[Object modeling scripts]
****************************************
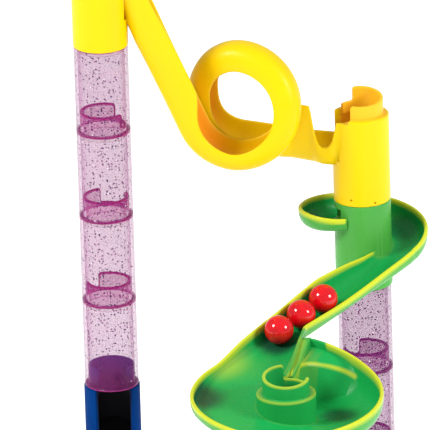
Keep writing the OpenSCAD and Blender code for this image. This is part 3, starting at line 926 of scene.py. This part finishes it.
# The shelf lies inside the back right of the bowl. Its crest is measured from the front hub's
# axis, and up from its shoulder's level.
CREST_POINTS = ((4, 14.3, 2), (9, 26, 1.5), (17, 33, 0.5), (26, 34.5, -2), (34, 33, -4.5),
                (41, 29, -7.5), (46, 23, -12))
shelf_crest = [through(list(enumerate(v))) for v in zip(*CREST_POINTS)]
shelf_angle = through([(0, 74), (3, 55), (6, 25)])
shelf_foot = through([(0, 0.3), (1, 6), (6, 6)])
BOWL_MID_R = 33.7
BOWL_MID_HALF = 20.3


def skin_point(u, a):
    """A point in the middle of the bowl's skin, at the part u of the way out to its wall."""
    run = WRAP_LEN + STRAIGHT + ROUND_R * math.radians(a + 360 - REACH)
    floor_at = swirl_floor(run)
    h = (rim_left(run) if u < 0 else rim_right(run)) - floor_at + 1
    rise = 1 - (1 - abs(u) ** (2 / PROFILE_POWER)) ** (PROFILE_POWER / 2)
    return np.array([*polar(BOWL_MID_R + BOWL_MID_HALF * u, a), floor_at - 1 + h * rise])


def crest_at(k):
    """A point of the shelf's crest, measured as CREST_POINTS are."""
    return np.array([axis(k) for axis in shelf_crest])


def shelf_station(k):
    """One section of the shelf, with a round crest."""
    crest = crest_at(k)
    a, b = shelf_angle(k), math.degrees(math.atan2(crest[1], crest[0]))
    foot = (np.hypot(*crest[:2]) - shelf_foot(k) - BOWL_MID_R) / BOWL_MID_HALF
    below = [skin_point(foot + (0.96 - foot) * t, b + (a - b) * t) for t in np.linspace(0, 1, 12)]
    top = skin_point(0.9975, a)
    soft = [crest + (q - crest) * min(3.0 / np.linalg.norm(q - crest), 0.4) for q in (top, below[0])]
    bend = [soft[0] * (1 - t) ** 2 + crest * 2 * t * (1 - t) + soft[1] * t * t
            for t in np.linspace(0, 1, 7)]
    return [q + (*FRONT, SWIRL_BASE) for q in (top, *bend, *below)]


def loft(name, rings, material):
    """A closed solid through rings that have the same number of points."""
    n = len(rings[0])
    points = [q for ring in rings for q in ring]
    faces = grid_faces(len(rings), n, False)
    faces += [tuple(range(n)), tuple(range(len(points) - n, len(points)))]
    return outward(mesh(name, points, faces, material))


def swirl_track():
    """The cup, the trough and the bowl, and the sections that they are made of."""
    sections = [wrap_station(a) for a in np.linspace(CUP_ANGLE, LEAVE, WRAP_STATIONS + 1)[:-1]]
    sections += [straight_station(s) for s in np.linspace(0, STRAIGHT, STRAIGHT_STATIONS + 1)[:-1]]
    sections += [bowl_station(a) for a in np.linspace(REACH, BOWL_END, BOWL_STATIONS)]
    return channel("swirl_track", sections, GREEN), sections


def swirl_right_hub():
    """The hub in the wrap, with a window to the cup and a floor that slants to it."""
    z = level(3)
    notch = (110, 200)
    hub = turned("swirl_right_hub", RIGHT, module_profile(z, WIDE_HUB_R, notch), notch, GREEN)
    x = RIGHT[0]
    sill = z + CUP_SILL
    boolean(hub, block(x - 24, x - 4, -CHUTE_HALF, CHUTE_HALF, sill, sill + CUP_WINDOW_H),
            "DIFFERENCE")
    return add_floor(hub, RIGHT, sill - 7, sill + 5, block(-30, 60, -30, 30, 0, 30),
                     rotation("Y", -CUP_SLOPE), (x - BORE_R, 0, sill))


def swirl_front_hub():
    """The hub in the bowl, with a window for the marbles."""
    z = level(2)
    profile = module_profile(z, FRONT_HUB_R, FRONT_NOTCH, HUB_SLANT, PITCH - FRONT_HUB_LOW)
    hub = turned("swirl_front_hub", FRONT, profile, FRONT_NOTCH, GREEN)
    low, high = FRONT_WINDOW
    window = turned_by(block(3, 23, -FRONT_WINDOW_HALF, FRONT_WINDOW_HALF, low, high),
                       rotation("Z", FRONT_WINDOW_WAY), (*FRONT, z))
    return boolean(hub, window, "DIFFERENCE")


def filled_in(points, parts=3):
    """Puts parts - 1 points between each two."""
    points = np.array(points)
    return [a + (b - a) * k / parts for a, b in zip(points, points[1:]) for k in range(parts)]


def near(at, size, points):
    """1 at a point, and 0 from size millimetres away."""
    return ease(1.6 * (size - distance_to([at], points)) / size)


def rim_glow_share(p, sections):
    """1 along the channel's two rims, as far as they carry painted yellow glow."""
    left_end, right_end = WRAP_STATIONS + 48, -6
    left = distance_to(filled_in([tops[0] for _, tops in sections[:left_end]]), p)
    right = distance_to(filled_in([tops[1] for _, tops in sections[:right_end]]), p)
    return np.maximum(ease((3.4 - left) / 1.2), ease((2.4 - right) / 1.2))


def front_hub_edge_glow(p):
    """Painted glow along the front hub's edges: the top of its spigot and, more weakly, its shoulder."""
    x, y, up = (p - (*FRONT, SWIRL_BASE - FRONT_HUB_LOW)).T
    turn = np.arctan2(y, x)
    r = np.hypot(x, y)
    high = SPIGOT_H - HUB_SLANT * (1 - np.sin(turn)) / 2
    tops = np.array([notch_top(math.degrees(a), *FRONT_NOTCH, RING_H, h) for a, h in zip(turn, high)])
    spigot = (np.abs(up - tops) < 0.8) * (r < SPIGOT_R + 0.3) * (r > 9)
    shoulder = (np.abs(up) < 0.75) * (r > FRONT_HUB_R - 1) * (r < FRONT_HUB_R + 0.1)
    return np.maximum(0.6 * spigot, 0.4 * shoulder)


def shade_spots():
    """Where painted shadow lies on the green in soft dark patches: a place, a size and a strength."""
    # Painted shadow under the first marble, where it rests.
    under_marble = np.mean(corners("marble_1"), axis=0) - (0, 0, 8)
    return ((under_marble, 16, 1),
            ((*(FRONT + polar(49, 160)), SWIRL_BASE - 8), 19, 1),
            ((*(FRONT + polar(29, 8)), SWIRL_BASE - 18), 14, 0.9),
            ((*(RIGHT + polar(27, 30)), SWIRL_BASE + 26), 16, 0.6),
            ((*(RIGHT + polar(24, 150)), SWIRL_BASE + 38), 15, 0.7),
            ((*(RIGHT + polar(27, 75)), SWIRL_BASE + 30), 14, 0.4))


def paint_swirl_light_and_shade(obj, sections):
    """Paints shade inside, glow and highlights on the rims, crest, ridge and a patch, and soft shadows."""
    p = points_of(obj)
    clear_of_hubs = np.minimum(radius_from(RIGHT, p), radius_from(FRONT, p)) - WIDE_HUB_R
    away = ease(clear_of_hubs / 2)
    inside = inner_share(obj, sections) * away
    # Painted highlights along the shelf's crest and along the ridge.
    crest = [crest_at(k) + (*FRONT, SWIRL_BASE) for k in np.linspace(0, 5, 41)]
    crest_highlight = ease((1.9 - distance_to(crest, p)) / 1.5)
    ridge = [(*(RIDGE_OUT + (RIDGE_IN - RIDGE_OUT) * t), SWIRL_BASE + 8 - 10 * t)
             for t in np.linspace(0.1, 1, 19)]
    ridge_highlight = ease((4.5 - distance_to(ridge, p)) / 4)
    # A patch of painted glow in the bowl.
    glow_at = (*(FRONT + (-30, 50)), SWIRL_BASE - 4)
    glow = ease((22 - distance_to([glow_at], p)) / 20) * inside
    in_hub = radius_from(FRONT, p) < FRONT_HUB_R + 0.2
    # Painted shadow in soft dark patches.
    dark = np.max([share * near(at, size, p) for at, size, share in shade_spots()], axis=0)
    # Painted light: shade inside, glow and highlights on the rim mark, and shadow in the dark patches.
    paint(obj, "inner", np.maximum(inside, in_hub * 0.9))
    paint(obj, "rim", np.max([rim_glow_share(p, sections) * away, crest_highlight * 0.85, ridge_highlight * 0.6,
                              glow * 0.5, front_hub_edge_glow(p)], axis=0))
    paint(obj, "painted_shadow", dark * inside)


def swirl_chute():
    """One moulding of the track, the bowl's end, the shelf and two hubs."""
    track, sections = swirl_track()
    boolean(track, bowl_end(), "UNION")
    boolean(track, loft("shelf", [shelf_station(k) for k in np.linspace(0, 6, 49)], GREEN), "UNION")
    boolean(track, swirl_right_hub(), "UNION")
    boolean(track, swirl_front_hub(), "UNION")
    tidy(track, 0.003)
    track.name = "swirl_chute_body"
    paint_swirl_light_and_shade(track, sections)
    place(shade(track), "structure", "swirl_chute")


swirl_chute()


# ---------- exit tower's lip, and the tray ----------

def exit_tower():
    """A window tower with a lip that lets marbles drop into the tray."""
    tower = window_tower("exit_tower_front")
    x, y = FRONT
    front = corners("exit_tower_front")[0][1]
    floor_top = level(0) + TOWER_FLOOR
    path = ((y - 12, 0), (y - 20, 0), (y - 30, 0.1), (front + 3, 0.4), (front, 0.9))
    sections = [channel_section((x, y_at, floor_top - drop), (1, 0, 0), (0, 0, 1),
                                LIP_HALF, LIP_HALF, LIP_H + drop, LIP_H + drop, LIP_T, LIP_T)
                for y_at, drop in path]
    return boolean(tower, channel("lip", sections, BLUE), "UNION")


finish_tower(exit_tower(), "exit_tower_front")


def tray(node):
    """A round-cornered tray with a rolled rim."""
    low, high = corners(node)
    middle = (low[:2] + high[:2]) / 2
    half = (high[:2] - low[:2]) / 2
    corner = 20
    height = high[2]
    quarters = enumerate(((1, 1), (-1, 1), (-1, -1), (1, -1)))
    corner_turns = [(np.array(signs) * (half - corner), q * 90 + t)
                    for q, signs in quarters for t in range(0, 91, 6)]

    def outline(inset):
        return [middle + centre + polar(corner - inset, a) for centre, a in corner_turns]

    rings = [(3, 0), (1.2, 0.1), (0.4, 0.5), (0.05, 1.2), (0, 2.5), (0, height - 3.2),
             (-0.01, height - 2.6), (0.05, height - 1.1), (0.35, height - 0.4),
             (0.9, height - 0.05), (1.5, height - 0.05), (2.1, height - 0.4),
             (2.45, height - 1.1), (2.5, height - 3), (2.6, 6.5), (3, 4.6),
             (4, 3.3), (5.6, 2.7), (7.5, 2.5)]
    points = [[(x, y, z) for x, y in outline(inset)] for inset, z in rings]
    obj = tidy(loft(node + "_body", points, YELLOW))
    place(shade(obj), "structure", node)


tray("catch_tray")


# ---------- marbles ----------

def marble(k):
    """A ball that rides on its own body."""
    node = f"marble_{k}"
    low, high = corners(node)
    centre, r = (low + high) / 2, (high[0] - low[0]) / 2
    around, down = 64, 32
    points = [(*(centre[:2] + polar(r * math.sin(math.pi * j / down), 360 * i / around)),
               centre[2] + r * math.cos(math.pi * j / down))
              for j in range(1, down) for i in range(around)]
    points += [(*centre[:2], centre[2] + r), (*centre[:2], centre[2] - r)]
    rows = down - 1
    top = rows * around
    faces = grid_faces(rows, around, False)
    faces += [(top, i, (i + 1) % around) for i in range(around)]
    last = (rows - 1) * around
    faces += [(top + 1, last + (i + 1) % around, last + i) for i in range(around)]
    obj = outward(mesh(node + "_ball", points, faces, RED))
    place(shade(obj), f"marble_{k}_body", node)


for k in (1, 2, 3):
    marble(k)


# ---------- floor, light, camera ----------

def floor():
    """A wide pale floor that glows a little, so that it stays white."""
    n = Nodes("pale_floor")
    n.set(n.shader, "Base Color", n.mix(n.noise(3.0), (0.93, 0.93, 0.93), (0.91, 0.91, 0.91)))
    n.set(n.shader, "Roughness", 0.9)
    n.set(n.shader, "Specular IOR Level", 0.1)
    n.set(n.shader, "Emission Color", (1, 1, 1, 1))
    n.set(n.shader, "Emission Strength", 0.5)
    half = 4000
    obj = mesh("floor", [(-half, -half, 0), (half, -half, 0), (half, half, 0), (-half, half, 0)],
               [(0, 1, 2, 3)], n.material)


LAMPS_AIM = Vector((0.07, -0.05, 0.2))


def lamp(name, azimuth, elevation, size, power, distance=1.6):
    """A soft square lamp that looks at the middle of the run."""
    data = bpy.data.lights.new(name, "AREA")
    data.size = size
    data.energy = power
    obj = bpy.data.objects.new(name, data)
    bpy.context.scene.collection.objects.link(obj)
    a, e = math.radians(azimuth), math.radians(elevation)
    away = Vector((math.sin(a) * math.cos(e), -math.cos(a) * math.cos(e), math.sin(e)))
    obj.location = LAMPS_AIM + away * distance
    obj.rotation_euler = away.to_track_quat("Z", "Y").to_euler()


def studio():
    """Even white light from all round, shown without a film curve."""
    world = bpy.data.worlds.new("studio")
    world.use_nodes = True
    background = world.node_tree.nodes["Background"]
    background.inputs["Color"].default_value = (1, 1, 1, 1)
    background.inputs["Strength"].default_value = 0.5
    bpy.context.scene.world = world
    bpy.context.scene.view_settings.view_transform = "Standard"


def camera():
    """Looks down from the front, a little from the left, from far away, tilted slightly."""
    azimuth, elevation, roll = (math.radians(v) for v in (-5.736, 20.96, -1.716))
    aim = Vector((0.0603, 0.0, 0.2074))
    distance = 6.0
    back = Vector((math.sin(azimuth) * math.cos(elevation), -math.cos(azimuth) * math.cos(elevation),
                   math.sin(elevation)))
    data = bpy.data.cameras.new("camera")
    data.sensor_width = 36
    data.lens = 908.2
    data.clip_end = 50
    obj = bpy.data.objects.new("camera", data)
    bpy.context.scene.collection.objects.link(obj)
    obj.location = aim + back * distance
    turn = back.to_track_quat("Z", "Y").to_matrix() @ Matrix.Rotation(roll, 3, "Z")
    obj.rotation_euler = turn.to_euler()
    bpy.context.scene.camera = obj


floor()
lamp("key_left", -67, 42, 0.45, 17)
lamp("key_right", 58, 26, 0.45, 15)
studio()
camera()
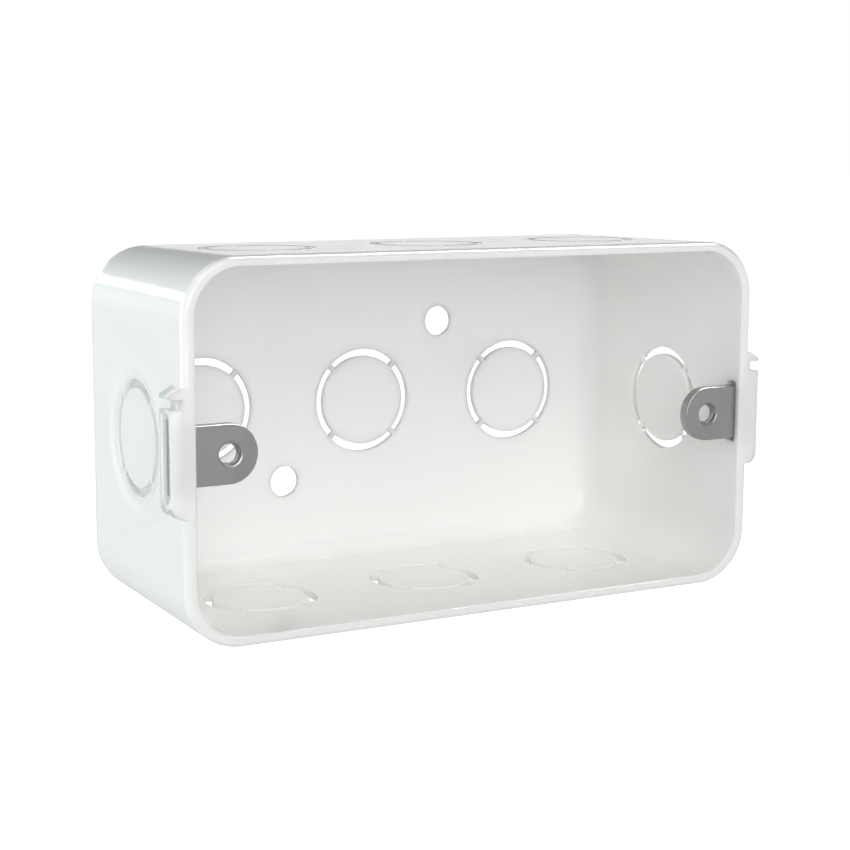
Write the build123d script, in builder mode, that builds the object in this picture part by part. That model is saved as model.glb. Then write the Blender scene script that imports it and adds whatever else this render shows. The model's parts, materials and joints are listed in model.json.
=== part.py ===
"""Plastic switch box: a one-piece moulding with knock-outs, and two steel screw lugs.

Millimetres, +Z up. The box stands on one long wall with its opening towards -Y. The origin
is midway between the two plate screws, in the front faces of the lugs.
"""

import os
from math import cos, radians, sin, sqrt, tan

from build123d import *

# Box, measured over the rim
box_width = 142.0
box_height = 80.0
box_depth = 60.8
corner_radius = 12.4
back_edge_chamfer = 4.1
cavity_edge_chamfer = 2.9

# Walls at the rim, and how far they lean in towards the back
end_wall = 2.8
long_wall = 2.2
back_wall = 1.3
end_draft_outside = 1.1
end_draft_inside = 0.8
long_draft_outside = 0.8
long_draft_inside = 0.5
rim_outer_round = 1.3

# Knock-outs: a disc held in its wall by bridges across a ring slot
knock_out_diameter = 25.0
ring_slot = 1.75
bridge_width = 1.0
bridge_count = 4
first_bridge_angle = 45.0
knock_outs_in_row = 3
back_knock_out_pitch = 42.0
long_knock_out_pitch = 41.7
long_knock_out_depth = 28.6
end_knock_out_depth = 29.6

# Dish round each end knock-out, on the outside
dish_rim = 3.5
dish_slope = 2.6
dish_depth = 0.9

# Holes in the back for the wall screws, at two opposite corners
back_hole_diameter = 7.4
back_hole_across = 42.1
back_hole_up = 36.8

# Lugs
plate_screw_spacing = 120.6
lug_recess = 1.6
lug_thickness = 2.5
lug_width = 12.5
lug_screw_hole = 4.5
lug_hole_chamfer = 0.4
lug_corner_round = 0.5

# Pads on the end walls, and the pockets in them
pad_projection = 2.5
pad_depth = 6.4
pad_bottom = -12.3
pad_top = 9.6
pad_bottom_round = 2.4
tooth_bottom = 11.9
tooth_thickness = 0.7
tooth_rise = 1.5
pocket_height = 18.4
pocket_depth = 3.4
slot_height = 14.4
slot_corner_round = 0.8
lug_front_clearance = 0.1
lug_back_clearance = 0.6
head_end_clearance = 0.3
head_recess = 0.5

# Places that follow from these
rim_y = -lug_recess
back_y = rim_y + box_depth
half_width = box_width / 2
half_height = box_height / 2
ring_radius = knock_out_diameter / 2
disc_radius = ring_radius - ring_slot
pocket_width = lug_thickness + lug_front_clearance + lug_back_clearance
pocket_middle_y = pocket_width / 2 - lug_front_clearance
pad_face = half_width + pad_projection
pocket_floor = pad_face - pocket_depth
head_face = pad_face - head_recess


def across(y):
    """Upright plane across the box at this depth, drawn as seen from the front."""
    return Plane.XZ.offset(-y)


def end_face(side):
    """Plane in the outside of one end wall, at the middle of its knock-out."""
    lean = radians(end_draft_outside)
    x = half_width - end_knock_out_depth * tan(lean)
    return Plane(
        origin=(side * x, rim_y + end_knock_out_depth, 0),
        x_dir=(-sin(lean), side * cos(lean), 0),
        z_dir=(side * cos(lean), sin(lean), 0),
    )


def row(pitch, offset):
    """Centres of one row of knock-outs along the box."""
    first = -pitch * (knock_outs_in_row - 1) / 2
    return [(first + pitch * i, offset) for i in range(knock_outs_in_row)]


def drafted_block(width, height, depth, end_draft, long_draft, corner, back_edge):
    """Block behind the rim plane that narrows to the back, with round corners and its back edge cut off."""
    back_half_width = width / 2 - depth * tan(radians(end_draft))
    back_half_height = height / 2 - depth * tan(radians(long_draft))
    with BuildPart() as block:
        with BuildSketch(Plane.XY):
            with BuildLine():
                Polyline(
                    (-width / 2, rim_y),
                    (width / 2, rim_y),
                    (back_half_width, rim_y + depth),
                    (-back_half_width, rim_y + depth),
                    close=True,
                )
            make_face()
        extrude(amount=height, both=True)
        with BuildSketch(Plane.YZ):
            with BuildLine():
                Polyline(
                    (rim_y, -height / 2),
                    (rim_y + depth, -back_half_height),
                    (rim_y + depth, back_half_height),
                    (rim_y, height / 2),
                    close=True,
                )
            make_face()
        extrude(amount=width, both=True, mode=Mode.INTERSECT)
        fillet(block.edges().filter_by(Plane.XZ, reverse=True), corner)
        chamfer(block.faces().sort_by(Axis.Y)[-1].edges(), back_edge)
    return block.part


# Outline of one knock-out's ring slot, with its bridges left standing
with BuildSketch() as ring:
    Circle(ring_radius)
    Circle(disc_radius, mode=Mode.SUBTRACT)
    with PolarLocations((ring_radius + disc_radius) / 2, bridge_count, first_bridge_angle):
        Rectangle(2 * ring_slot, bridge_width, mode=Mode.SUBTRACT)

# Pads outside the end walls, each with a notch and a sloping tooth above it
with BuildPart() as pads:
    with BuildSketch(across(rim_y)) as pad_outline:
        with BuildLine():
            Polyline(
                (half_width - end_wall / 2, pad_bottom),
                (pad_face, pad_bottom),
                (pad_face, pad_top),
                (half_width, pad_top),
                (half_width, tooth_bottom),
                (pad_face, tooth_bottom),
                (pad_face, tooth_bottom + tooth_thickness),
                (half_width, tooth_bottom + tooth_thickness + tooth_rise),
                (half_width - end_wall / 2, tooth_bottom + tooth_thickness + tooth_rise),
                close=True,
            )
        make_face()
        lowest = pad_outline.vertices().group_by(Axis.Y)[0]
        fillet(lowest.sort_by(Axis.X)[-1], pad_bottom_round)
    extrude(amount=-pad_depth)
    mirror(about=Plane.YZ)

# Pocket for each lug's head, and the slot from it through the end wall
with BuildPart() as pockets:
    with BuildSketch(Plane.YZ.offset(pad_face)):
        with Locations((pocket_middle_y, 0)):
            SlotOverall(pocket_height, pocket_width, rotation=90)
    extrude(amount=-pocket_depth)
    with BuildSketch(Plane.YZ.offset(pocket_floor)):
        with Locations((pocket_middle_y, 0)):
            RectangleRounded(pocket_width, slot_height, slot_corner_round)
    extrude(amount=-2 * end_wall)
    mirror(about=Plane.YZ)

outside = drafted_block(
    box_width,
    box_height,
    box_depth,
    end_draft_outside,
    long_draft_outside,
    corner_radius,
    back_edge_chamfer,
)
cavity = drafted_block(
    box_width - 2 * end_wall,
    box_height - 2 * long_wall,
    box_depth - back_wall,
    end_draft_inside,
    long_draft_inside,
    corner_radius - long_wall,
    cavity_edge_chamfer,
)

with BuildPart() as box_body:
    add(outside)
    add(cavity, mode=Mode.SUBTRACT)
    fillet(box_body.faces().sort_by(Axis.Y)[0].outer_wire().edges(), rim_outer_round)

    # Dishes outside the end knock-outs
    dish_floor_radius = ring_radius + dish_rim - dish_slope
    with Locations(*(end_face(side).offset(-dish_depth) for side in (-1, 1))):
        Cone(
            dish_floor_radius,
            dish_floor_radius + 2 * dish_slope,
            2 * dish_depth,
            align=(Align.CENTER, Align.CENTER, Align.MIN),
            mode=Mode.SUBTRACT,
        )

    # Ring slots through the back, the long walls and the end walls
    long_row = row(long_knock_out_pitch, rim_y + long_knock_out_depth)
    walls = (
        (across(back_y), row(back_knock_out_pitch, 0), back_wall),
        (Plane.XY.offset(half_height), long_row, long_wall),
        (Plane.XY.offset(-half_height), long_row, long_wall),
        (end_face(-1), [(0, 0)], end_wall),
        (end_face(1), [(0, 0)], end_wall),
    )
    for plane, centres, wall in walls:
        with BuildSketch(plane):
            with Locations(*centres):
                add(ring.sketch)
        extrude(amount=2 * wall, both=True, mode=Mode.SUBTRACT)

    # Holes for the wall screws
    with BuildSketch(across(back_y)):
        with Locations(
            (-back_hole_across / 2, -back_hole_up / 2),
            (back_hole_across / 2, back_hole_up / 2),
        ):
            Circle(back_hole_diameter / 2)
    extrude(amount=2 * back_wall, mode=Mode.SUBTRACT)

    add(pads.part)
    add(pockets.part, mode=Mode.SUBTRACT)

# Lug: a round-ended tab with the screw hole, and a wider head that can't pull in through the slot
with BuildPart() as right_lug:
    hole_x = plate_screw_spacing / 2
    pocket_end = sqrt((pocket_width / 2) ** 2 - pocket_middle_y**2)
    head_half_height = (pocket_height - pocket_width) / 2 + pocket_end - head_end_clearance
    with BuildSketch(Plane.XZ) as lug_outline:
        with Locations((hole_x, 0)):
            Circle(lug_width / 2)
            Rectangle(pocket_floor - hole_x, lug_width, align=(Align.MIN, Align.CENTER))
        with Locations((pocket_floor, 0)):
            Rectangle(
                head_face - pocket_floor, 2 * head_half_height, align=(Align.MIN, Align.CENTER)
            )
        shoulders = lug_outline.vertices().group_by(Axis.X)[-2].sort_by(Axis.Y)[1:-1]
        fillet(shoulders, lug_corner_round)
    extrude(amount=-lug_thickness)
    with BuildSketch(Plane.XZ):
        with Locations((hole_x, 0)):
            Circle(lug_screw_hole / 2)
    extrude(amount=-lug_thickness, mode=Mode.SUBTRACT)
    mouth = right_lug.edges().filter_by(GeomType.CIRCLE).filter_by(
        lambda edge: edge.is_closed
    )
    chamfer(mouth.sort_by(Axis.Y)[0], lug_hole_chamfer)

with BuildPart() as left_lug:
    mirror(right_lug.part, about=Plane.YZ)

os.makedirs("parts", exist_ok=True)
box_body.part.label = "box_body"
left_lug.part.label = "left_lug"
right_lug.part.label = "right_lug"
for piece in (box_body, left_lug, right_lug):
    export_step(piece.part, f"parts/{piece.part.label}.step")
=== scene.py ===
"""Looks of a white plastic switch box with two zinc plated screw lugs."""

import json
import math

import bmesh
import bpy
from mathutils import Matrix, Vector


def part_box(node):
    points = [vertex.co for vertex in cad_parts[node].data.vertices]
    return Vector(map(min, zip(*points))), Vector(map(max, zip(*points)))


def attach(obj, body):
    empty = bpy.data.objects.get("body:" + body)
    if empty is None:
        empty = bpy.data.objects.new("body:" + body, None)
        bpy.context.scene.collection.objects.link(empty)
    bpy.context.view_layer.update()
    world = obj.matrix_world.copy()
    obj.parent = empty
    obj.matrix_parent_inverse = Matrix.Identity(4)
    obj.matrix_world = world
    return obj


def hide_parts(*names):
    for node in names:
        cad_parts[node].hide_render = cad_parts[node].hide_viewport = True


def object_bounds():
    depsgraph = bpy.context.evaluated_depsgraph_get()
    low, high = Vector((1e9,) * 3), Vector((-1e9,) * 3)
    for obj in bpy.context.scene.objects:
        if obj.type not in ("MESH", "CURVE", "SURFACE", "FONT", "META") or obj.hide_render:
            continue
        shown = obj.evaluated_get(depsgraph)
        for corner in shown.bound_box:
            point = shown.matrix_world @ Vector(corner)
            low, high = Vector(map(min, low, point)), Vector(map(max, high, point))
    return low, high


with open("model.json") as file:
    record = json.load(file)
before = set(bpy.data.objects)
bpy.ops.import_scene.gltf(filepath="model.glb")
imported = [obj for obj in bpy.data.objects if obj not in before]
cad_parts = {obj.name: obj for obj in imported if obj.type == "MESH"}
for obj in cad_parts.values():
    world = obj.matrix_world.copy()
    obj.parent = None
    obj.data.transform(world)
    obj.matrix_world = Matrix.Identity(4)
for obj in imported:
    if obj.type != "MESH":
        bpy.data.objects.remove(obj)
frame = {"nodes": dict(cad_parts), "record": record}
cad_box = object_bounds()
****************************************
§ PROMPT
Exactly as written, please reproduce the lines from the first line of the data to the line containing "return np.array([axis(k) for", inclusive, and nothing else.

§ THE ANSWER
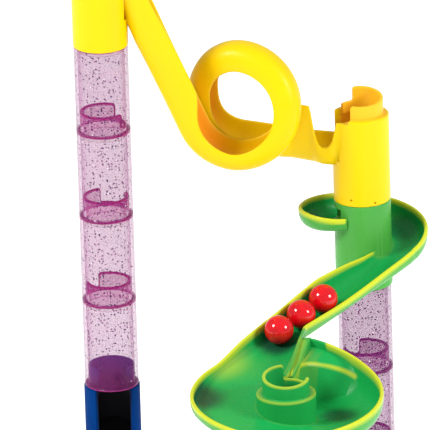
Keep writing the OpenSCAD and Blender code for this image. This is part 3, starting at line 926 of scene.py. This part finishes it.
# The shelf lies inside the back right of the bowl. Its crest is measured from the front hub's
# axis, and up from its shoulder's level.
CREST_POINTS = ((4, 14.3, 2), (9, 26, 1.5), (17, 33, 0.5), (26, 34.5, -2), (34, 33, -4.5),
                (41, 29, -7.5), (46, 23, -12))
shelf_crest = [through(list(enumerate(v))) for v in zip(*CREST_POINTS)]
shelf_angle = through([(0, 74), (3, 55), (6, 25)])
shelf_foot = through([(0, 0.3), (1, 6), (6, 6)])
BOWL_MID_R = 33.7
BOWL_MID_HALF = 20.3


def skin_point(u, a):
    """A point in the middle of the bowl's skin, at the part u of the way out to its wall."""
    run = WRAP_LEN + STRAIGHT + ROUND_R * math.radians(a + 360 - REACH)
    floor_at = swirl_floor(run)
    h = (rim_left(run) if u < 0 else rim_right(run)) - floor_at + 1
    rise = 1 - (1 - abs(u) ** (2 / PROFILE_POWER)) ** (PROFILE_POWER / 2)
    return np.array([*polar(BOWL_MID_R + BOWL_MID_HALF * u, a), floor_at - 1 + h * rise])


def crest_at(k):
    """A point of the shelf's crest, measured as CREST_POINTS are."""
    return np.array([axis(k) for axis in shelf_crest])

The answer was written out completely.